Mon mari s'assoit près de lui, lui demande de ses nouvelles et, toujours aimable, Georges raconte.
" Maman est morte, soupire-t-il. Enfin, c'est ce qu'on m'a dit. Ma soeur aussi le dit. Elle a vendu l'appartement. Est-ce que ce restaurant était déjà là ?"
Mon mari explique que la pizzeria est devenue un restaurant japonais.
" Le quartier change. C'est parce que maman n'est plus là. Je n'ai pas la clé. Je n'ai pas pu entrer dans l'immeuble. Peut-être que maman est toujours là."
Mon mari lui demande où il vit. Toujours à Montreuil. Il y est bien. Les gens sont gentils. Mais sa maman lui manque. Il se tait.
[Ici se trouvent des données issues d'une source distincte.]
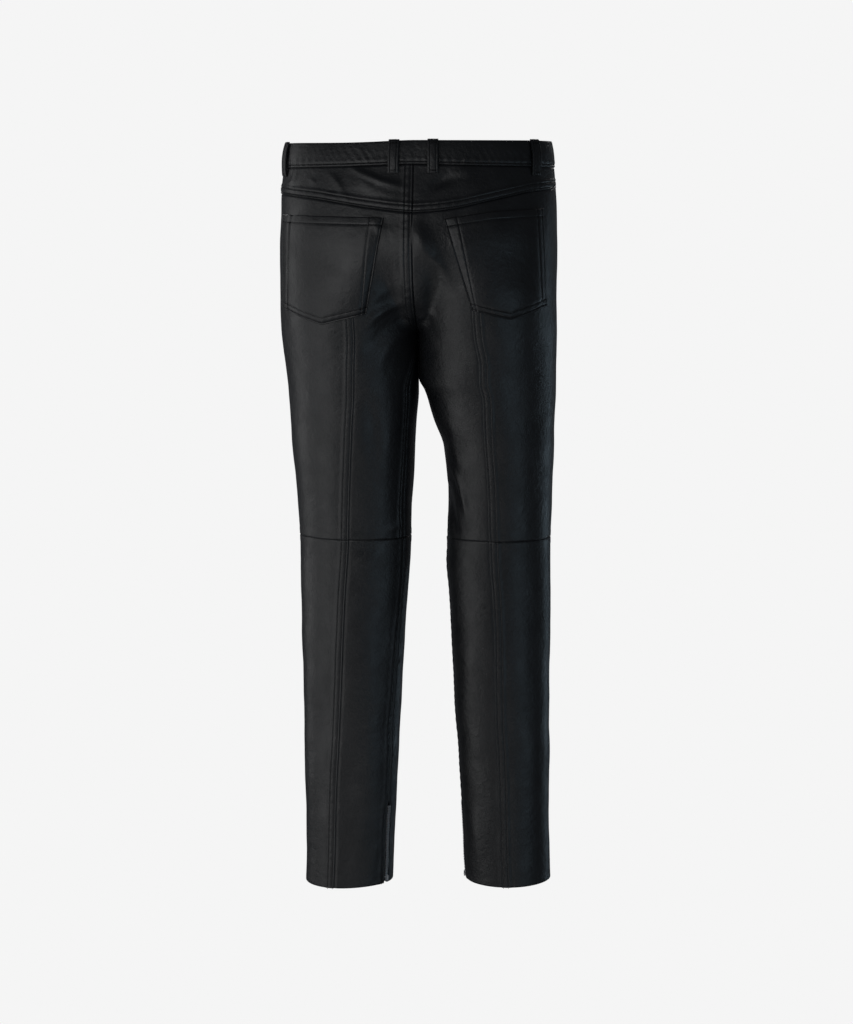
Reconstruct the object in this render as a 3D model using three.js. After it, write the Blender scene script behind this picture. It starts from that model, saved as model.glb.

Le vent de novembre balaie les feuilles mortes des tilleuls. Geoges suit des yeux des mamans qui se pressent sur le trottoir, poussant d'un pas vif une poussette encapuchonnée.
" Je sais bien que c'est vrai, que maman est morte", reprend-il. Il se tait à nouveau. Un groupe d'enfants rieurs revient de l'école, se bousculant de leur cartable sur le dos.Georges sourit.
" C'est bien, quand on est enfant. Maman est toujours là. D'ailleurs, maman est toujours là avec moi. A côté de moi. Toujours."
Mon mari ému lui dit:" Je sais. Ma maman est morte quand j'avais 14 ans. Mais elle aussi, elle est toujours là."
Georges lui sourit. " On va au métro, avec nos mamans?"
Et ils partent sous les grands arbres dénudés de l'avenue Laumière, baignée de la lumière d'automne qui décline doucement.